“For depressive symptoms we’re seeing about one in four youth and for anxiety, it’s one-in-five,” said UCalgary post-doctoral research fellow Dr. Nicole Racine. “These are double what we would normally see in pre-pandemic times.”
The study looks at 29 separate studies from around the world, including more than 80,000 youth. Racine who is a clinical psychologist said she’s not surprised by the research team’s findings.
“When we started seeing kids and families who were literally lining up at our doors to receive services, our sense was this was an international phenomenon.”
The study also shows girls and older adolescents have been affected most.
“Girls, we know, rely on their emotional support networks more so than boys,” Racine said. “When you’re 16 or 17 (years old) and your developmental task is to differentiate from your family and to be out in the world, that’s really been inhibited in the last 18 months.”
“Older youth have missed out on major milestones. They’ve missed out on proms and being able to see their friends and significant others.”
Fifteen-year-old Cianna Renfrow knows this all too well. At the beginning of Grade 10, she started online learning due to members of her family being considered high risk if they contracted COVID-19.
“It’s that feeling of being left out or missing out on something,” Cianna said. “It was just feeling emotionally drained and having a huge lack of motivation to do things.”
Cianna’s mother Selina Renfrow said she noticed changes in her daughter over the winter months as the course load changed.

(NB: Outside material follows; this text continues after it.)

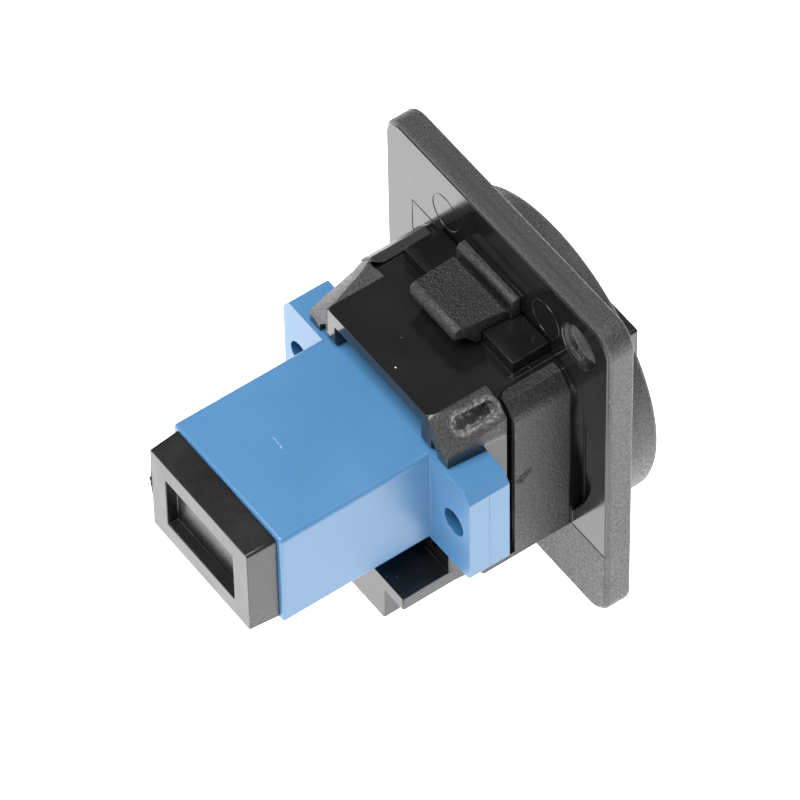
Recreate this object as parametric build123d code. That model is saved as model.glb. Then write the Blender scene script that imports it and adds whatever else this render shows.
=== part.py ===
from build123d import *
import os

# Fibre optic adapter for a round connector cut-out in a panel, in millimetres.
# A blue coupler for push-pull plugs sits in a black carrier, which clips into a flanged frame.
# X is right seen from the front, Y points to the rear and Z up.
# The origin is the middle of the flange's rear face.

# Flange and front boss
FLANGE_WIDTH = 26.0
FLANGE_HEIGHT = 31.0
FLANGE_THICK = 2.2
FLANGE_CORNER = 2.0
FLANGE_EDGE = 0.3
SCREW_PITCH_X = 19.0
SCREW_PITCH_Z = 24.0
SCREW_HOLE = 3.2
SCREW_HEAD = 6.2
SCREW_REAR_CHAMFER = 0.35
BOSS_DIAMETER = 24.0
BOSS_DEPTH = 3.0
BOSS_ROUND = 0.4
BOSS_WALL = 1.7
APERTURE_GAP = 0.2

# Shroud behind the flange
SHROUD_RADIUS = 11.3
SHROUD_WIDTH = 18.0
SHROUD_TOP = 8.1
SHROUD_BOTTOM = 8.45
SHROUD_DEPTH = 5.0
SILL_DEPTH = 7.65
CORNER_WALL = 0.6
SIDE_WALL = 0.75
FLOOR_WALL = 0.8
SHROUD_EDGE = 0.3
FOOT_RECESS = 1.0
LEAD_IN = 0.5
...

“You’re just kind of sitting in front of a computer and a screen for hours and hours and hours,” Selina said. “That’s why we were like, ‘Let’s try and get ahead of this. Let’s not wait for a crisis situation to happen.'”
Cianna said talking with her therapist at the Calgary Counselling Centre has helped and she plans to check in with her therapist if she’s feeling overwhelmed.

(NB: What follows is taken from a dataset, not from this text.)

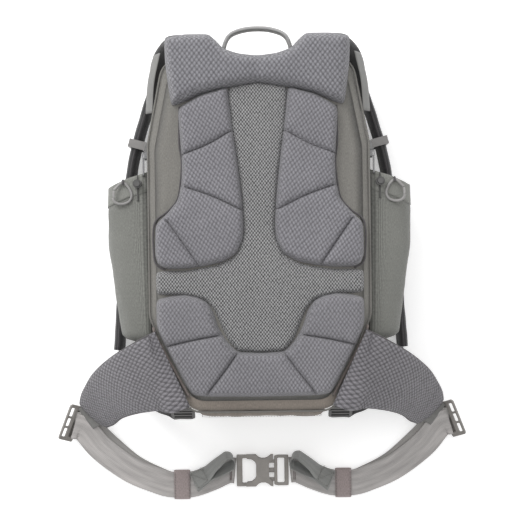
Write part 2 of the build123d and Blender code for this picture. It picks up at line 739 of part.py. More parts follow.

“One of the things that really helped was telling myself ‘it’s not going to be like this forever, you’ll be able to go back to school sometime, eventually,’” she said.
The UCalgary study includes recommendations such as increasing mental health supports and prioritizing getting kids back into the classroom.
Racine said it’s also important for parents to listen and empathize with their children before they start to problem solve.
“We really encourage opening up the conversation and finding moments where you can have a bit of a conversation about how your child or youth is doing.”